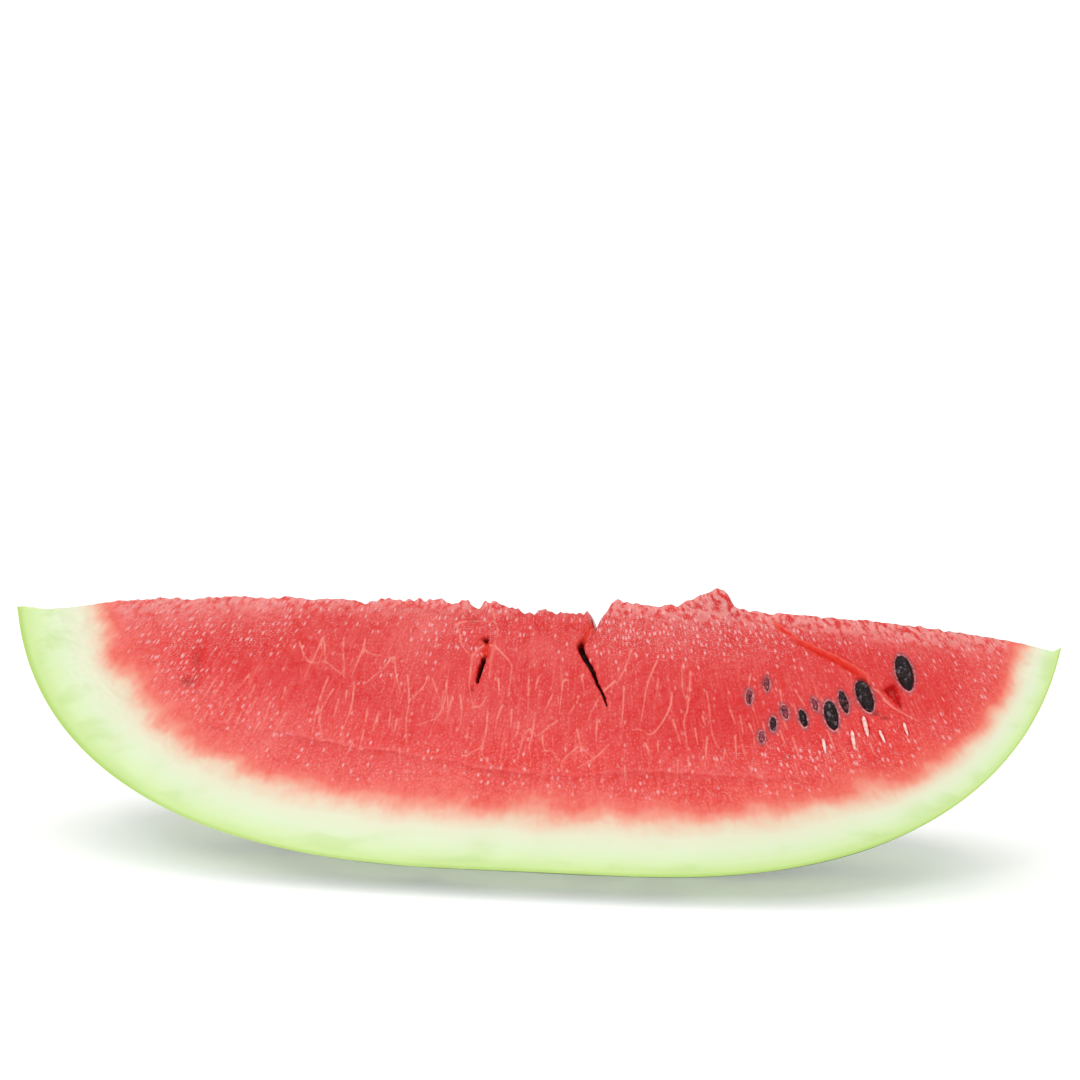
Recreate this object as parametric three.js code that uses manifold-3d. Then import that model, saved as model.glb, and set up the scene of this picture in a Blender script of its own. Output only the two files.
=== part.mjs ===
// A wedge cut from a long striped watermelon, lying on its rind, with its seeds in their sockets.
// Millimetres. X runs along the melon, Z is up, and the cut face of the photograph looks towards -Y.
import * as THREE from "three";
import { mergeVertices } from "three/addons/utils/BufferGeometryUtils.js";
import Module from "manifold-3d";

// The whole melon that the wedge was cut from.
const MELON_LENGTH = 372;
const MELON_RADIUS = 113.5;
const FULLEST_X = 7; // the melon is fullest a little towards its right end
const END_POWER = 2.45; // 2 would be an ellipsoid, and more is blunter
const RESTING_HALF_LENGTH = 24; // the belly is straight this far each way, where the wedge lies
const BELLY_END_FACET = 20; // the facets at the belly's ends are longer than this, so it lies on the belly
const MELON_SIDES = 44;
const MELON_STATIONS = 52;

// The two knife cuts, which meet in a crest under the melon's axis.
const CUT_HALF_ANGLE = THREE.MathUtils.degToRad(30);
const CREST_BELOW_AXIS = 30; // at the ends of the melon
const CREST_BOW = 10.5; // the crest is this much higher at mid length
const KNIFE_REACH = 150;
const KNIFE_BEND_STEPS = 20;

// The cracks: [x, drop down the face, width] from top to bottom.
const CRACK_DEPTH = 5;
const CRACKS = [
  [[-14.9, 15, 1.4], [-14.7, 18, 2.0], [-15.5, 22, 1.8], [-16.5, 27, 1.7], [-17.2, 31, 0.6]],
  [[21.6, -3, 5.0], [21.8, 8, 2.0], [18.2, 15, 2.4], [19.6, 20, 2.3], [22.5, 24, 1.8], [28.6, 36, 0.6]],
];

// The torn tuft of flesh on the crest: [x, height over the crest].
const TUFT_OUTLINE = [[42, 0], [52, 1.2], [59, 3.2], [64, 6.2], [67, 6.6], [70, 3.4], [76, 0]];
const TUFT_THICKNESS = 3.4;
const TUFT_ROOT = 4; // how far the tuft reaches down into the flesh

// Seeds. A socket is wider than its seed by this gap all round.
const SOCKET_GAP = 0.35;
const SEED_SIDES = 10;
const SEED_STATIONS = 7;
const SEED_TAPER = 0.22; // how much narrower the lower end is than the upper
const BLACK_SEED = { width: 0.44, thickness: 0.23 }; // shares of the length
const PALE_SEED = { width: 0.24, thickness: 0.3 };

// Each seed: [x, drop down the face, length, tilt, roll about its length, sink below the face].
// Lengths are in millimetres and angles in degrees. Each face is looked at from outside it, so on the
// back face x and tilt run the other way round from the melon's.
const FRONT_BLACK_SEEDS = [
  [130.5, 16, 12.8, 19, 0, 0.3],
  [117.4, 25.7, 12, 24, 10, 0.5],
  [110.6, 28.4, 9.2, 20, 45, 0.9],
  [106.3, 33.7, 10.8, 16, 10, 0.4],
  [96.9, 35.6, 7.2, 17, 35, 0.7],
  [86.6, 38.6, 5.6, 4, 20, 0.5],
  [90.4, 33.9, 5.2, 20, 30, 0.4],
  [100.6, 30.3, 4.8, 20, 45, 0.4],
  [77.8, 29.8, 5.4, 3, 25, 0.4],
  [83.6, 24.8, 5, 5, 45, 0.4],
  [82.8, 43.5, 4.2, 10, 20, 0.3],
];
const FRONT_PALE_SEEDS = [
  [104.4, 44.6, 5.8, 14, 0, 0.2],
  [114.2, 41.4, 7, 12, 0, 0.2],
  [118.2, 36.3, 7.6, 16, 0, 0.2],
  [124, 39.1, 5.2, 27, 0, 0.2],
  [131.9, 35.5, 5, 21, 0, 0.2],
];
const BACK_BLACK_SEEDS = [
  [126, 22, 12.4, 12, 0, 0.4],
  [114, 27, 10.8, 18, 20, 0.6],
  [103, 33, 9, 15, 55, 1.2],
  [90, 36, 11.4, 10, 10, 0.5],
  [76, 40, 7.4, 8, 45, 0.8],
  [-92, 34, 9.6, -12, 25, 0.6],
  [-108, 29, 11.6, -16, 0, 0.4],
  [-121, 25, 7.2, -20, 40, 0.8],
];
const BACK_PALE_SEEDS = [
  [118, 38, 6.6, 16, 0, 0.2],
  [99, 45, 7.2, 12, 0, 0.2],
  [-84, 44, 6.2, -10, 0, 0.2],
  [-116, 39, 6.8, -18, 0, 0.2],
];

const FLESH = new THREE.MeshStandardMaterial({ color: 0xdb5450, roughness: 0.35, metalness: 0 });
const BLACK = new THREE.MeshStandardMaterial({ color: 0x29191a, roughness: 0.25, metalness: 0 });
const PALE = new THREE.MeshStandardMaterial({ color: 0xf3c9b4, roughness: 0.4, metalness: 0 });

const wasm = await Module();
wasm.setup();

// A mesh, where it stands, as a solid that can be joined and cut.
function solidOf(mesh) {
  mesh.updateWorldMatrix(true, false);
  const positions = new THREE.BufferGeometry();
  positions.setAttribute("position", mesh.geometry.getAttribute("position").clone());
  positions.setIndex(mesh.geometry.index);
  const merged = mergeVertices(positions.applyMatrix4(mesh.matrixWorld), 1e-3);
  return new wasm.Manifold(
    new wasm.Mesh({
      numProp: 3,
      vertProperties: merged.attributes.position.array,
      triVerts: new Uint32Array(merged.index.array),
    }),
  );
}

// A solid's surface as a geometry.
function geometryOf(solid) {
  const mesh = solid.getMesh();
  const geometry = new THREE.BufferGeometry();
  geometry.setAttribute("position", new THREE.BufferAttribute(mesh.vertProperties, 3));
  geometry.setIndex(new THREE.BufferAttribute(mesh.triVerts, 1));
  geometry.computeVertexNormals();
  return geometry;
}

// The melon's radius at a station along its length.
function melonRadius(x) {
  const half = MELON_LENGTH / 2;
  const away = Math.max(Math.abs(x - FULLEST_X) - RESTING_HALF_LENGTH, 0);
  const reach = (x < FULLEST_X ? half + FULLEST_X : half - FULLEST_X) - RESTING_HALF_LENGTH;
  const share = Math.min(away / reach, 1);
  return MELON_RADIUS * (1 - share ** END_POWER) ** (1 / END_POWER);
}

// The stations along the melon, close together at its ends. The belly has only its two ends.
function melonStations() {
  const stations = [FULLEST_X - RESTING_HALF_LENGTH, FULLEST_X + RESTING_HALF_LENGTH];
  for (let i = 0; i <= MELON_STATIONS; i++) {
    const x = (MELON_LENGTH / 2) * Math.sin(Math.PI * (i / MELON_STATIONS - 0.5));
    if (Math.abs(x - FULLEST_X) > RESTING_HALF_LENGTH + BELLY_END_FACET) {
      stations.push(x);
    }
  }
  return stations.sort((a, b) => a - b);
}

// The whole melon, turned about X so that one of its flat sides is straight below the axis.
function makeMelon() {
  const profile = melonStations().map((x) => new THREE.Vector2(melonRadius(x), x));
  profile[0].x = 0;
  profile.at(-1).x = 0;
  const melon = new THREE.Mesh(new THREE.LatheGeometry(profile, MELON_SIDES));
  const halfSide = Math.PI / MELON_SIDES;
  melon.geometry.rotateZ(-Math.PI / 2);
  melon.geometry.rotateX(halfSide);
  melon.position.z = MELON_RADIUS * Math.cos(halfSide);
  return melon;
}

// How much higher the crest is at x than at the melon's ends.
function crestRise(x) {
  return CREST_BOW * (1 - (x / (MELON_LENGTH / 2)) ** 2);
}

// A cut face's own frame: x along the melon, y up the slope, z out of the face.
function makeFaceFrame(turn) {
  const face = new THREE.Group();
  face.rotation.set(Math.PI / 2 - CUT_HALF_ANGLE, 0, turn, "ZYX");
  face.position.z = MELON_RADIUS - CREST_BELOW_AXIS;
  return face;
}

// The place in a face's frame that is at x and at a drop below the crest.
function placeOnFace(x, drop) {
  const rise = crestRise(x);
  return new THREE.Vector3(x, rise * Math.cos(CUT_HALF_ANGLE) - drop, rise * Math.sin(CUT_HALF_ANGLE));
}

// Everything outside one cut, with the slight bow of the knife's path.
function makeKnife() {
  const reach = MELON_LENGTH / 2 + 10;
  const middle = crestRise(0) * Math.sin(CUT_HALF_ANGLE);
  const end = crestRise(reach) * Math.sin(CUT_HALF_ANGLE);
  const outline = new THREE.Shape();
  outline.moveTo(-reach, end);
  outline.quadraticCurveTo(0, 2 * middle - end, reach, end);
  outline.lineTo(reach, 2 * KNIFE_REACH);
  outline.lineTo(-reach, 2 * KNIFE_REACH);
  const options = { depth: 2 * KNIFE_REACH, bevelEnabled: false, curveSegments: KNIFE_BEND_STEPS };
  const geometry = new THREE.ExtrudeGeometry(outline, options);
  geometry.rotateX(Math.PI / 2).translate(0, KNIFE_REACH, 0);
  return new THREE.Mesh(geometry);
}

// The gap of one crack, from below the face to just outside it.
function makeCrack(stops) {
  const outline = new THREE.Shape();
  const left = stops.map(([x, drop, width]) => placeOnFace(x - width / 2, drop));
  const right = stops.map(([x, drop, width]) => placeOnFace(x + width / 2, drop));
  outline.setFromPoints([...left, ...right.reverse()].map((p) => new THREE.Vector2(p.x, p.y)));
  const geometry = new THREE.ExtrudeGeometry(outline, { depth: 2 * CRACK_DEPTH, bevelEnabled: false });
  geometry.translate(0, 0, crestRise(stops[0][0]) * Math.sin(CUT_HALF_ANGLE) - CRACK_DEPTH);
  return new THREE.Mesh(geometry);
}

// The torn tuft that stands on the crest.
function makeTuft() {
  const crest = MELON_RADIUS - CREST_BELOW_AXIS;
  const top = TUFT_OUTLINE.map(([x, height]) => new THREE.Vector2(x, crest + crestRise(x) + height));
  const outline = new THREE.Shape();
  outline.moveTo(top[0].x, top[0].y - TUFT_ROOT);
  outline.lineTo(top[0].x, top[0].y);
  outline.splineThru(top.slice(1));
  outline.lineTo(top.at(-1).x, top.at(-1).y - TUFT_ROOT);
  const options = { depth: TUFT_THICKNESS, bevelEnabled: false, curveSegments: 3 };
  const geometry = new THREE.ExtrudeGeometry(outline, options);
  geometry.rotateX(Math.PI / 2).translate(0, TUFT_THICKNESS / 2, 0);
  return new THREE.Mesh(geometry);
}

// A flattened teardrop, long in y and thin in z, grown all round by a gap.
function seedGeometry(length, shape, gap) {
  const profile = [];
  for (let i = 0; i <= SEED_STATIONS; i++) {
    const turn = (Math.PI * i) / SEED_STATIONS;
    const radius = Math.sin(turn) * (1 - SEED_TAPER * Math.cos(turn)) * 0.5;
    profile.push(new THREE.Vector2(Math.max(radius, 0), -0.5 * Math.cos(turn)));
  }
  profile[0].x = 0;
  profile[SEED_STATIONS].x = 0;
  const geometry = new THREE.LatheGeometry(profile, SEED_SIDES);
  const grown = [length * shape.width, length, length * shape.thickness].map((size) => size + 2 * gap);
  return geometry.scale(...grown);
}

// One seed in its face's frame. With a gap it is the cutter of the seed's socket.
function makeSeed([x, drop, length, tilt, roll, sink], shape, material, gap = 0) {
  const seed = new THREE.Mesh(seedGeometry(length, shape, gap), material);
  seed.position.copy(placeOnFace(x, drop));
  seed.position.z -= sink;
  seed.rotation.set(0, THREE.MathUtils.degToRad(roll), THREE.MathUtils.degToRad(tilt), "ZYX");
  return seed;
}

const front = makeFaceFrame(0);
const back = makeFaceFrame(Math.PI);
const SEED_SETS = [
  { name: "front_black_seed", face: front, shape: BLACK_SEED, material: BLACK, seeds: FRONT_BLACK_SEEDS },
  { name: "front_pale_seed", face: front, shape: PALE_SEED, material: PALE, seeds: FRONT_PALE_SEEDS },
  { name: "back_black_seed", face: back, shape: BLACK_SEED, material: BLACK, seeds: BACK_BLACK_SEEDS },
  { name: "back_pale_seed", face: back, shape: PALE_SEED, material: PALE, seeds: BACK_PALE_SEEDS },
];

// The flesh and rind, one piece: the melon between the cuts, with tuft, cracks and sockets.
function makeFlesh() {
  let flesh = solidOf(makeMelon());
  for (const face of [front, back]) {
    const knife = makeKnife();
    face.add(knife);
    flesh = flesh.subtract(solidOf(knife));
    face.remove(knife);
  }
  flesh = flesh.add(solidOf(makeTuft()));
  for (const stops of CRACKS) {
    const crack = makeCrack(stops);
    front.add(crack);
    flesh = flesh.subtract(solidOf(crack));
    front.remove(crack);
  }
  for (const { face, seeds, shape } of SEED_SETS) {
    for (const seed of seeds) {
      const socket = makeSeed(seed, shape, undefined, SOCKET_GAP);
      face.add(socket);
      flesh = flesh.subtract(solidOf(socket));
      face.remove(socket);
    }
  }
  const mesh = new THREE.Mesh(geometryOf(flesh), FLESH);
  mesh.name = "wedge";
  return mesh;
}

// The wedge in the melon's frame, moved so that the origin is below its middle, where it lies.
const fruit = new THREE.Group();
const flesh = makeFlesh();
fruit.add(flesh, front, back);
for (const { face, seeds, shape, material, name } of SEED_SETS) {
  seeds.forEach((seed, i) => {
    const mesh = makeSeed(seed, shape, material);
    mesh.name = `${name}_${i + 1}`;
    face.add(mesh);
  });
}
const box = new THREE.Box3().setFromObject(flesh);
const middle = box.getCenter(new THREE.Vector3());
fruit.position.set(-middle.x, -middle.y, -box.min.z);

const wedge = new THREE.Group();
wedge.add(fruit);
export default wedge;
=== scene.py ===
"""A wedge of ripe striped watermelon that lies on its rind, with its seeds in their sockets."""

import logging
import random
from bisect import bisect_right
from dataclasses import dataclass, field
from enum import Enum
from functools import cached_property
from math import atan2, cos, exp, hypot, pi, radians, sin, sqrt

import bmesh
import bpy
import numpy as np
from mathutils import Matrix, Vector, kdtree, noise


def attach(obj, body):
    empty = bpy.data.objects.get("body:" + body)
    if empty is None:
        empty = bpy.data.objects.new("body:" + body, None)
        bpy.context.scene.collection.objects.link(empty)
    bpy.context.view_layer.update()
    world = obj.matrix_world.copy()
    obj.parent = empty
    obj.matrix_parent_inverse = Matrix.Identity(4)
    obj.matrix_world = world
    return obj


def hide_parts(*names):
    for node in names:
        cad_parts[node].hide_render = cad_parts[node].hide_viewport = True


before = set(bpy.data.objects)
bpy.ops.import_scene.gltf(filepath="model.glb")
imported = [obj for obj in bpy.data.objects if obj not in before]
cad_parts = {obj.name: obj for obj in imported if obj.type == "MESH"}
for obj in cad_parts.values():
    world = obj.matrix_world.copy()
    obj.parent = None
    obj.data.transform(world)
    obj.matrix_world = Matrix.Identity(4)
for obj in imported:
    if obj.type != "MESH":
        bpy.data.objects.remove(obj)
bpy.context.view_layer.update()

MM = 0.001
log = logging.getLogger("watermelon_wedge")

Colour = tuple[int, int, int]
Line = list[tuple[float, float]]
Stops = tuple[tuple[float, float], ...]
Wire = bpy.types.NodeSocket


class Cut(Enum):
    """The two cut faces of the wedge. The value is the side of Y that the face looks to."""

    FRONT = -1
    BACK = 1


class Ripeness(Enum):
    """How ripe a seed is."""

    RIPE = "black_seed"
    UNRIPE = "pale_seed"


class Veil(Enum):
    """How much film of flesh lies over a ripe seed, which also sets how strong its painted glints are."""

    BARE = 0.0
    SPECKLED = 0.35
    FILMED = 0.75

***

STATED TASK: Write out, from the lines above, only those from the line with "obj.matrix_parent_inverse = Matrix.Identity(4)" to the line with "Wire = bpy.types.NodeSocket", exactly as given, including the first and the last.

THE RESPONSE:
    obj.matrix_parent_inverse = Matrix.Identity(4)
    obj.matrix_world = world
    return obj


def hide_parts(*names):
    for node in names:
        cad_parts[node].hide_render = cad_parts[node].hide_viewport = True


before = set(bpy.data.objects)
bpy.ops.import_scene.gltf(filepath="model.glb")
imported = [obj for obj in bpy.data.objects if obj not in before]
cad_parts = {obj.name: obj for obj in imported if obj.type == "MESH"}
for obj in cad_parts.values():
    world = obj.matrix_world.copy()
    obj.parent = None
    obj.data.transform(world)
    obj.matrix_world = Matrix.Identity(4)
for obj in imported:
    if obj.type != "MESH":
        bpy.data.objects.remove(obj)
bpy.context.view_layer.update()

MM = 0.001
log = logging.getLogger("watermelon_wedge")

Colour = tuple[int, int, int]
Line = list[tuple[float, float]]
Stops = tuple[tuple[float, float], ...]
Wire = bpy.types.NodeSocket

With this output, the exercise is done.